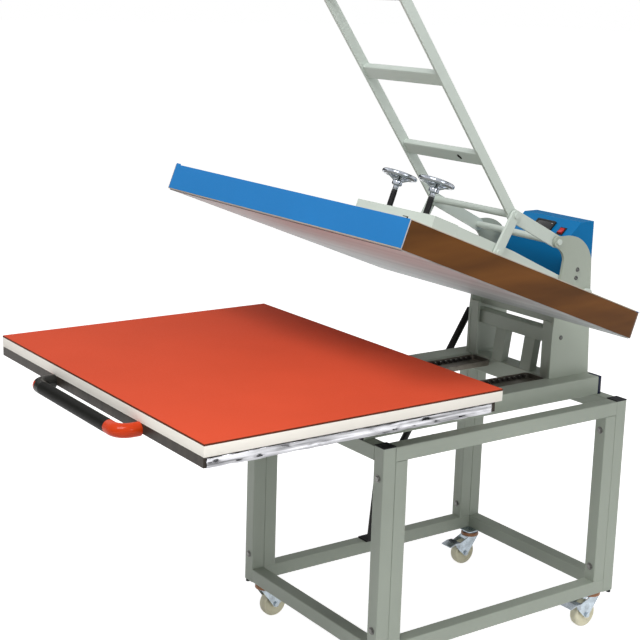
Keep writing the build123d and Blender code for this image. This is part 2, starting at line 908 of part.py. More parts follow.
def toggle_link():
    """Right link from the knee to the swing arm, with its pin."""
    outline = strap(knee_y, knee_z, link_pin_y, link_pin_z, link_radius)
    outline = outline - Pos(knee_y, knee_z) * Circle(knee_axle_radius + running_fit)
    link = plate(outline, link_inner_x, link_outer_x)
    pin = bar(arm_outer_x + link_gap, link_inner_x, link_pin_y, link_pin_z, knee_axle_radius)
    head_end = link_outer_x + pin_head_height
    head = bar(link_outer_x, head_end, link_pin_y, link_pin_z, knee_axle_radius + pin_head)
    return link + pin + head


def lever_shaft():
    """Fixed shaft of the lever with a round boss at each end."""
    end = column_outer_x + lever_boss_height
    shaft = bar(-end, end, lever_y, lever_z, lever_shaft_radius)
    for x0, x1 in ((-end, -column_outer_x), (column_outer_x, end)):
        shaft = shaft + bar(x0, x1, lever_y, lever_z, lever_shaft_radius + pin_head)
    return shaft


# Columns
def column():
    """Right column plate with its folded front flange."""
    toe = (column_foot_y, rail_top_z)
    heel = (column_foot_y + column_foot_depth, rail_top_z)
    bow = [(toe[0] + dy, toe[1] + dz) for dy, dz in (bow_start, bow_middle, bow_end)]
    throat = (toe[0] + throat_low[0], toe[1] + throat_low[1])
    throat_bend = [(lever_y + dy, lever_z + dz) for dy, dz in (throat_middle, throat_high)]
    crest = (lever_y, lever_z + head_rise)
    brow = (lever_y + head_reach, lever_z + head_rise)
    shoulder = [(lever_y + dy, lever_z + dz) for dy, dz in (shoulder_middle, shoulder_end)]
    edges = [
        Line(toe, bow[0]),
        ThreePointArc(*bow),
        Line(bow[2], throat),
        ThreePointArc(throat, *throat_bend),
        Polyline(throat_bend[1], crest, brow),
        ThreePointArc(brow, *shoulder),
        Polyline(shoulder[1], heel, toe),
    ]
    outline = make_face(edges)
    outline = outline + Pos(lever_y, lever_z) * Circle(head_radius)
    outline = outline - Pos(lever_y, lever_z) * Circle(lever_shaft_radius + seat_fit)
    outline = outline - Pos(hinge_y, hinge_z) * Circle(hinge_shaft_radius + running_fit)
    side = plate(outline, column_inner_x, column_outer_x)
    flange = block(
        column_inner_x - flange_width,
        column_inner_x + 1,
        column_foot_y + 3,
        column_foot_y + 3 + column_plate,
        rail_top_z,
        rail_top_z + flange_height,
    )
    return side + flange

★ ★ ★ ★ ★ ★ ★

▶ Directions
Give back all the data exactly as written.

▶ The response
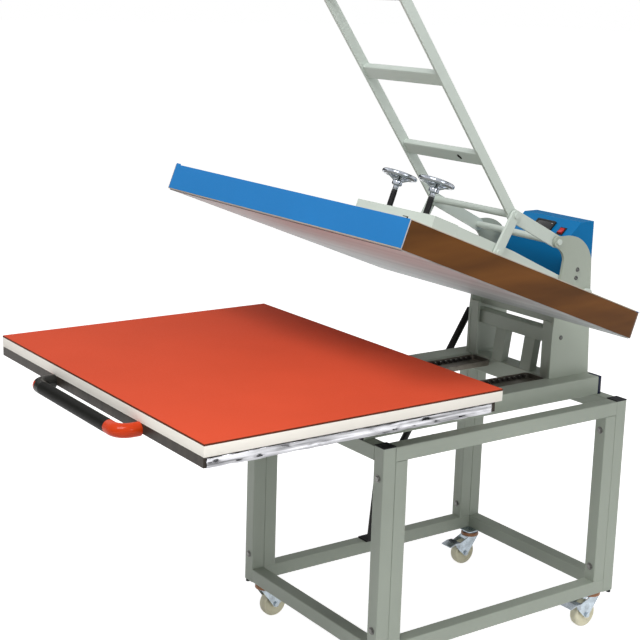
Keep writing the build123d and Blender code for this image. This is part 2, starting at line 908 of part.py. More parts follow.
def toggle_link():
    """Right link from the knee to the swing arm, with its pin."""
    outline = strap(knee_y, knee_z, link_pin_y, link_pin_z, link_radius)
    outline = outline - Pos(knee_y, knee_z) * Circle(knee_axle_radius + running_fit)
    link = plate(outline, link_inner_x, link_outer_x)
    pin = bar(arm_outer_x + link_gap, link_inner_x, link_pin_y, link_pin_z, knee_axle_radius)
    head_end = link_outer_x + pin_head_height
    head = bar(link_outer_x, head_end, link_pin_y, link_pin_z, knee_axle_radius + pin_head)
    return link + pin + head


def lever_shaft():
    """Fixed shaft of the lever with a round boss at each end."""
    end = column_outer_x + lever_boss_height
    shaft = bar(-end, end, lever_y, lever_z, lever_shaft_radius)
    for x0, x1 in ((-end, -column_outer_x), (column_outer_x, end)):
        shaft = shaft + bar(x0, x1, lever_y, lever_z, lever_shaft_radius + pin_head)
    return shaft


# Columns
def column():
    """Right column plate with its folded front flange."""
    toe = (column_foot_y, rail_top_z)
    heel = (column_foot_y + column_foot_depth, rail_top_z)
    bow = [(toe[0] + dy, toe[1] + dz) for dy, dz in (bow_start, bow_middle, bow_end)]
    throat = (toe[0] + throat_low[0], toe[1] + throat_low[1])
    throat_bend = [(lever_y + dy, lever_z + dz) for dy, dz in (throat_middle, throat_high)]
    crest = (lever_y, lever_z + head_rise)
    brow = (lever_y + head_reach, lever_z + head_rise)
    shoulder = [(lever_y + dy, lever_z + dz) for dy, dz in (shoulder_middle, shoulder_end)]
    edges = [
        Line(toe, bow[0]),
        ThreePointArc(*bow),
        Line(bow[2], throat),
        ThreePointArc(throat, *throat_bend),
        Polyline(throat_bend[1], crest, brow),
        ThreePointArc(brow, *shoulder),
        Polyline(shoulder[1], heel, toe),
    ]
    outline = make_face(edges)
    outline = outline + Pos(lever_y, lever_z) * Circle(head_radius)
    outline = outline - Pos(lever_y, lever_z) * Circle(lever_shaft_radius + seat_fit)
    outline = outline - Pos(hinge_y, hinge_z) * Circle(hinge_shaft_radius + running_fit)
    side = plate(outline, column_inner_x, column_outer_x)
    flange = block(
        column_inner_x - flange_width,
        column_inner_x + 1,
        column_foot_y + 3,
        column_foot_y + 3 + column_plate,
        rail_top_z,
        rail_top_z + flange_height,
    )
    return side + flange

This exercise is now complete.